| TASK GOAL |
Among the records that follow, set down only the lines from the one containing "The build123d and Blender code for this object continues." to the one containing "return rod - across(eye, TAB_THICK, PIVOT_R", both included, exactly.

| TASK INPUTS |
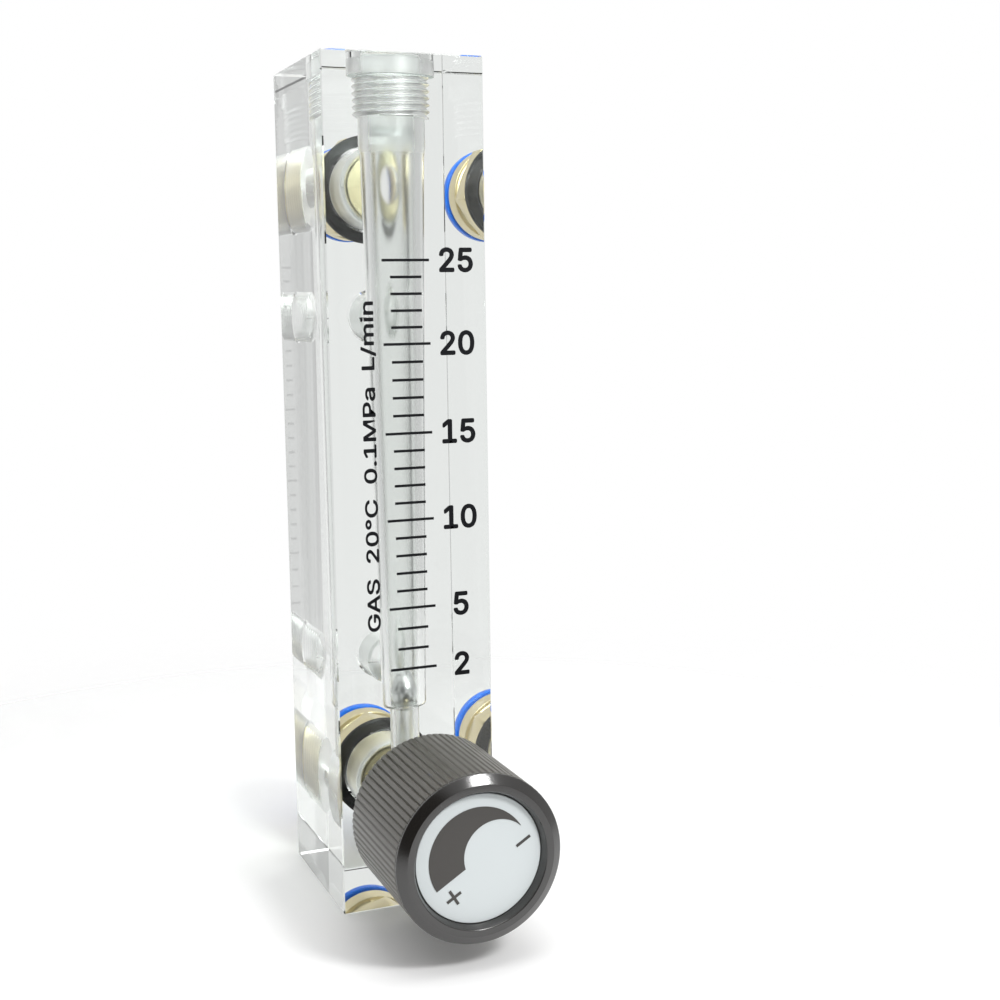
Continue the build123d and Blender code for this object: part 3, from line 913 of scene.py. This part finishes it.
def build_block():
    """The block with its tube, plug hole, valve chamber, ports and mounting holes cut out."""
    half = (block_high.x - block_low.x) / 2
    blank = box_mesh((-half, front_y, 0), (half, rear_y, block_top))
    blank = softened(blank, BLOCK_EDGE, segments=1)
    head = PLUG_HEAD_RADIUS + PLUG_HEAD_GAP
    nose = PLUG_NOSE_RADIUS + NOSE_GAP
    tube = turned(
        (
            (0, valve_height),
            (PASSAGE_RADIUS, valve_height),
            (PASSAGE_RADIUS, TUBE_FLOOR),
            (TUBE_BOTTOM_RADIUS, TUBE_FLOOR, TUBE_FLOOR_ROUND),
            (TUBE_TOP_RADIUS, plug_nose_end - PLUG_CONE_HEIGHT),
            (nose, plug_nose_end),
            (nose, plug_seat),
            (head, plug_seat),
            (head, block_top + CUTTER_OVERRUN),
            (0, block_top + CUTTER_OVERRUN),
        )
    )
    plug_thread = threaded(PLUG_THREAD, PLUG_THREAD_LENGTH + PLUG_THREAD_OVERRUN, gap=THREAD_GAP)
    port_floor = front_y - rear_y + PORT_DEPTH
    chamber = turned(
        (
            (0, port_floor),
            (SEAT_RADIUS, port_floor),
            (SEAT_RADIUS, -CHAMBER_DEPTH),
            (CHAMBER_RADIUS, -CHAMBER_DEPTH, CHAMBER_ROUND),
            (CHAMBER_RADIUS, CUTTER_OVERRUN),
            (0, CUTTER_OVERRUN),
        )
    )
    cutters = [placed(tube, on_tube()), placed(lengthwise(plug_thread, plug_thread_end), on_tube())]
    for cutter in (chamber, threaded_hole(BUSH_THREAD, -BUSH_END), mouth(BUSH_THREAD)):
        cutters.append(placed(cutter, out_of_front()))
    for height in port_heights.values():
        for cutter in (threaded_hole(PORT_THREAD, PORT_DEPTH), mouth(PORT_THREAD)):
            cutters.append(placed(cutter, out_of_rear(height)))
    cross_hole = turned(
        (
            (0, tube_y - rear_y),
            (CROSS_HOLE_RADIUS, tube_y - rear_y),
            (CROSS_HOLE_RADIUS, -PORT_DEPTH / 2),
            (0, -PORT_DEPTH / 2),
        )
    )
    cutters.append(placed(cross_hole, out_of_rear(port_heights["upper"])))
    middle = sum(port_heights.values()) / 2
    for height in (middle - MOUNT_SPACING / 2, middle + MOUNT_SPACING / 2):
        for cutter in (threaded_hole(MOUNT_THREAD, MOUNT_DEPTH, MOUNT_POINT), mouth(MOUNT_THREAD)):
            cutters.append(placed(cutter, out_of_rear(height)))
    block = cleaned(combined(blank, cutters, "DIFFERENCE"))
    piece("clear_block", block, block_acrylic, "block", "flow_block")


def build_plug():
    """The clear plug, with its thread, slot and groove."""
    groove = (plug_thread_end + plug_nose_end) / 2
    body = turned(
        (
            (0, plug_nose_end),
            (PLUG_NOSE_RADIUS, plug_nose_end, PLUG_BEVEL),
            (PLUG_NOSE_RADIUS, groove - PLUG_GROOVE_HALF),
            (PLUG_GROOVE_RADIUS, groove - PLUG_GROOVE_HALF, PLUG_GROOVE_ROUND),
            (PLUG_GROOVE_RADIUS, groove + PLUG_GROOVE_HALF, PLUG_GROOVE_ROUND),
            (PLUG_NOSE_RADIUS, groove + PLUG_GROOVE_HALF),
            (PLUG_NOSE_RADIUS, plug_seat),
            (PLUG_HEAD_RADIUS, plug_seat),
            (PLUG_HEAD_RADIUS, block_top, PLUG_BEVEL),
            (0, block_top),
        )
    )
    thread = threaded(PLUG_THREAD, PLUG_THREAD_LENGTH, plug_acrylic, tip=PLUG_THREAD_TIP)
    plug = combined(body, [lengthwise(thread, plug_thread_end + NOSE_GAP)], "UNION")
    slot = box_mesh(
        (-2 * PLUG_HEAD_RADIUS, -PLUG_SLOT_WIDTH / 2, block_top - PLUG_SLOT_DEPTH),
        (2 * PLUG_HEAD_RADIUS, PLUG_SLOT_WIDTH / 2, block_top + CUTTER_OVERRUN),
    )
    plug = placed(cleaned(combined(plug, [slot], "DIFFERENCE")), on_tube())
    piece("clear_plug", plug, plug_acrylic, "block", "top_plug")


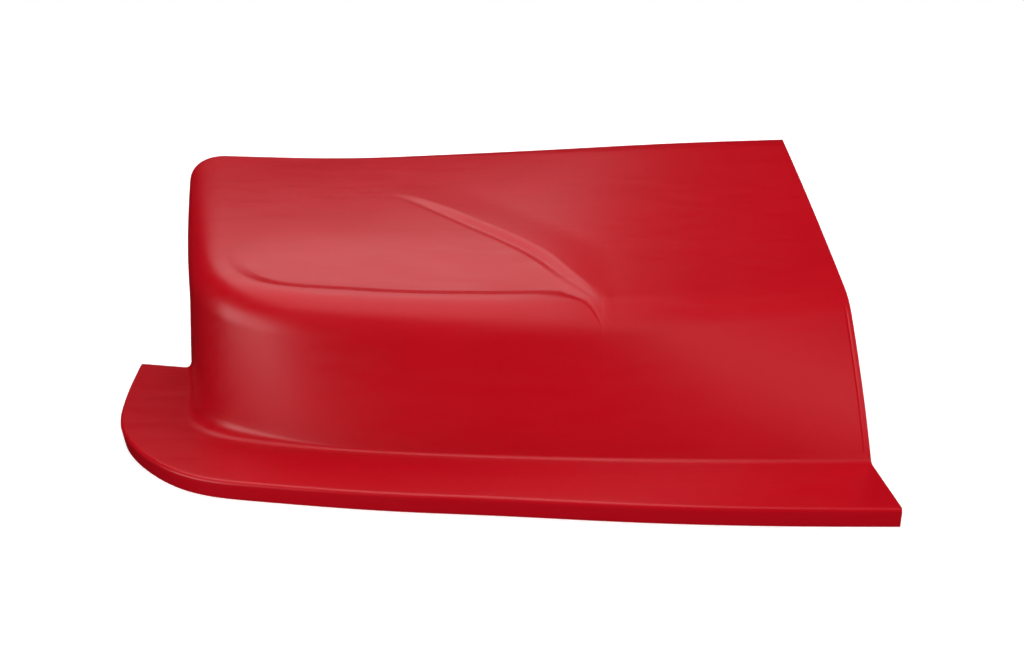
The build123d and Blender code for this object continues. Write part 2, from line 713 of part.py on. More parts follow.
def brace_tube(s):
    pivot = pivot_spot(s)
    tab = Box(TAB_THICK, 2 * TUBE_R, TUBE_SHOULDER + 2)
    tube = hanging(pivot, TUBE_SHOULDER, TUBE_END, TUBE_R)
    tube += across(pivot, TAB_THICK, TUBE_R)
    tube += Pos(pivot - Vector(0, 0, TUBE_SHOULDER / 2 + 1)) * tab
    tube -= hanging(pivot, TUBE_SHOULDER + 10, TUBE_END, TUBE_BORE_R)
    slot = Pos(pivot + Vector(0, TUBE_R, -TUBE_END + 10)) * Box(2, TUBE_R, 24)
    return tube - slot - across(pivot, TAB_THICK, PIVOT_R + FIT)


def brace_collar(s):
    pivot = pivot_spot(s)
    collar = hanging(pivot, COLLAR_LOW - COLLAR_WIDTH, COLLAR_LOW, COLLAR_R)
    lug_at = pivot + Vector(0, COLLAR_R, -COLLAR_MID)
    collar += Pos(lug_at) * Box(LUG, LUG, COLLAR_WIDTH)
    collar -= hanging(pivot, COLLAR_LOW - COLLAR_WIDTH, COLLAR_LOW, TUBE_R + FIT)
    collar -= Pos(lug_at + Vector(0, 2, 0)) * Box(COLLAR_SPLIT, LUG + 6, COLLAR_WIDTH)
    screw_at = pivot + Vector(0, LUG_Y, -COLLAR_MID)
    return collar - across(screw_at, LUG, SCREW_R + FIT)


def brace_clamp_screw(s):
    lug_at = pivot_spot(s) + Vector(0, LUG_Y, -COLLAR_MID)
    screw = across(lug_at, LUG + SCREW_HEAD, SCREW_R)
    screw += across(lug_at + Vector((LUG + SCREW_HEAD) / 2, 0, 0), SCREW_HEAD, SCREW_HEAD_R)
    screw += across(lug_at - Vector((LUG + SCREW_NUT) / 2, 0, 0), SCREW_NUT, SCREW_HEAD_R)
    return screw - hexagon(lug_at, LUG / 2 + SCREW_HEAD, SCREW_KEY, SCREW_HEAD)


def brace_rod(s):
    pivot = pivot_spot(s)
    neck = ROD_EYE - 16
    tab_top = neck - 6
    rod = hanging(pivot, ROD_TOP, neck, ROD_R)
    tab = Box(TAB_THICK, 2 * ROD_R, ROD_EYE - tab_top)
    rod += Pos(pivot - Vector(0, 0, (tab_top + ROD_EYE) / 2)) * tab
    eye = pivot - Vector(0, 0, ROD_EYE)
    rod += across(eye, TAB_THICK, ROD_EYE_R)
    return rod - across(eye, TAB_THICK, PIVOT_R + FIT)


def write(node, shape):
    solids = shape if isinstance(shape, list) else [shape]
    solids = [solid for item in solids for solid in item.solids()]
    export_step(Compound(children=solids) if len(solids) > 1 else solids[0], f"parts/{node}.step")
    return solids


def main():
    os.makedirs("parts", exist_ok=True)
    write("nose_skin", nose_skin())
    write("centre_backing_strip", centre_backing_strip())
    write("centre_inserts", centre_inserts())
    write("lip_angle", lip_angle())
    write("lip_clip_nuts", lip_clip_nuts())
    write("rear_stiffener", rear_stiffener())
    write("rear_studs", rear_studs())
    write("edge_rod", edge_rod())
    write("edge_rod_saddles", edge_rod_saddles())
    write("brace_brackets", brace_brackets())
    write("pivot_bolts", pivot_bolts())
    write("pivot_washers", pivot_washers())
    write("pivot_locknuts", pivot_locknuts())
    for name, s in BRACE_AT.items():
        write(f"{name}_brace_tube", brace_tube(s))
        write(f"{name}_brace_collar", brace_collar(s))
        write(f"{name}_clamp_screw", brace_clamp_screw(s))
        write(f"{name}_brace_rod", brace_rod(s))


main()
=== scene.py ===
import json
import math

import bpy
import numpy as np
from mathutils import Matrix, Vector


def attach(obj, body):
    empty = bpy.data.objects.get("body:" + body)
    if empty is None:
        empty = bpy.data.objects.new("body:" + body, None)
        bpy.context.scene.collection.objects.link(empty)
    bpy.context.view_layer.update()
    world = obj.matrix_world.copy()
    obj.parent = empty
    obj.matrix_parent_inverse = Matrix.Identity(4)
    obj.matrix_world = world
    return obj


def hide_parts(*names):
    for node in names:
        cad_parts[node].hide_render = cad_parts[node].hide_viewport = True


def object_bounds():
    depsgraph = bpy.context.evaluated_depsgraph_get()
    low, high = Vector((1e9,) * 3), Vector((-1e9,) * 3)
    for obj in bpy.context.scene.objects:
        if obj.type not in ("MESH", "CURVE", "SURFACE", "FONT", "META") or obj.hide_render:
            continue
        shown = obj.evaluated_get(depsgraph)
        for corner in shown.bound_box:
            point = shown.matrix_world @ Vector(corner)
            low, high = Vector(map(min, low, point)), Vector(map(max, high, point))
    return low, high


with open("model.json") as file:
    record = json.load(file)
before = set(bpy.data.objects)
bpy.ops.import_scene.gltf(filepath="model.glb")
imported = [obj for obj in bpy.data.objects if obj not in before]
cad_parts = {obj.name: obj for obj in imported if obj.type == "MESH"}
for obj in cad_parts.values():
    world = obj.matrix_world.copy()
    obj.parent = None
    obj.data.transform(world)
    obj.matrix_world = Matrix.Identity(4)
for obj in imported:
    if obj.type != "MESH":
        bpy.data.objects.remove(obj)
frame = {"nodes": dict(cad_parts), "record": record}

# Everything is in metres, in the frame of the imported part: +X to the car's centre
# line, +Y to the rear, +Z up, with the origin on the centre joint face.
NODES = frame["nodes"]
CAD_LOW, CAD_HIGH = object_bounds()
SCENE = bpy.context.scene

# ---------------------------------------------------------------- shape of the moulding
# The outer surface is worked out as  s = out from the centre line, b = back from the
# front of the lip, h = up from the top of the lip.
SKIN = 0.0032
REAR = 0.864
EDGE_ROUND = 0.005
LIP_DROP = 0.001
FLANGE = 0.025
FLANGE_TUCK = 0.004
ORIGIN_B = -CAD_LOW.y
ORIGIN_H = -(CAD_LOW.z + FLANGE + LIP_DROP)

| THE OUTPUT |
The build123d and Blender code for this object continues. Write part 2, from line 713 of part.py on. More parts follow.
def brace_tube(s):
    pivot = pivot_spot(s)
    tab = Box(TAB_THICK, 2 * TUBE_R, TUBE_SHOULDER + 2)
    tube = hanging(pivot, TUBE_SHOULDER, TUBE_END, TUBE_R)
    tube += across(pivot, TAB_THICK, TUBE_R)
    tube += Pos(pivot - Vector(0, 0, TUBE_SHOULDER / 2 + 1)) * tab
    tube -= hanging(pivot, TUBE_SHOULDER + 10, TUBE_END, TUBE_BORE_R)
    slot = Pos(pivot + Vector(0, TUBE_R, -TUBE_END + 10)) * Box(2, TUBE_R, 24)
    return tube - slot - across(pivot, TAB_THICK, PIVOT_R + FIT)


def brace_collar(s):
    pivot = pivot_spot(s)
    collar = hanging(pivot, COLLAR_LOW - COLLAR_WIDTH, COLLAR_LOW, COLLAR_R)
    lug_at = pivot + Vector(0, COLLAR_R, -COLLAR_MID)
    collar += Pos(lug_at) * Box(LUG, LUG, COLLAR_WIDTH)
    collar -= hanging(pivot, COLLAR_LOW - COLLAR_WIDTH, COLLAR_LOW, TUBE_R + FIT)
    collar -= Pos(lug_at + Vector(0, 2, 0)) * Box(COLLAR_SPLIT, LUG + 6, COLLAR_WIDTH)
    screw_at = pivot + Vector(0, LUG_Y, -COLLAR_MID)
    return collar - across(screw_at, LUG, SCREW_R + FIT)


def brace_clamp_screw(s):
    lug_at = pivot_spot(s) + Vector(0, LUG_Y, -COLLAR_MID)
    screw = across(lug_at, LUG + SCREW_HEAD, SCREW_R)
    screw += across(lug_at + Vector((LUG + SCREW_HEAD) / 2, 0, 0), SCREW_HEAD, SCREW_HEAD_R)
    screw += across(lug_at - Vector((LUG + SCREW_NUT) / 2, 0, 0), SCREW_NUT, SCREW_HEAD_R)
    return screw - hexagon(lug_at, LUG / 2 + SCREW_HEAD, SCREW_KEY, SCREW_HEAD)


def brace_rod(s):
    pivot = pivot_spot(s)
    neck = ROD_EYE - 16
    tab_top = neck - 6
    rod = hanging(pivot, ROD_TOP, neck, ROD_R)
    tab = Box(TAB_THICK, 2 * ROD_R, ROD_EYE - tab_top)
    rod += Pos(pivot - Vector(0, 0, (tab_top + ROD_EYE) / 2)) * tab
    eye = pivot - Vector(0, 0, ROD_EYE)
    rod += across(eye, TAB_THICK, ROD_EYE_R)
    return rod - across(eye, TAB_THICK, PIVOT_R + FIT)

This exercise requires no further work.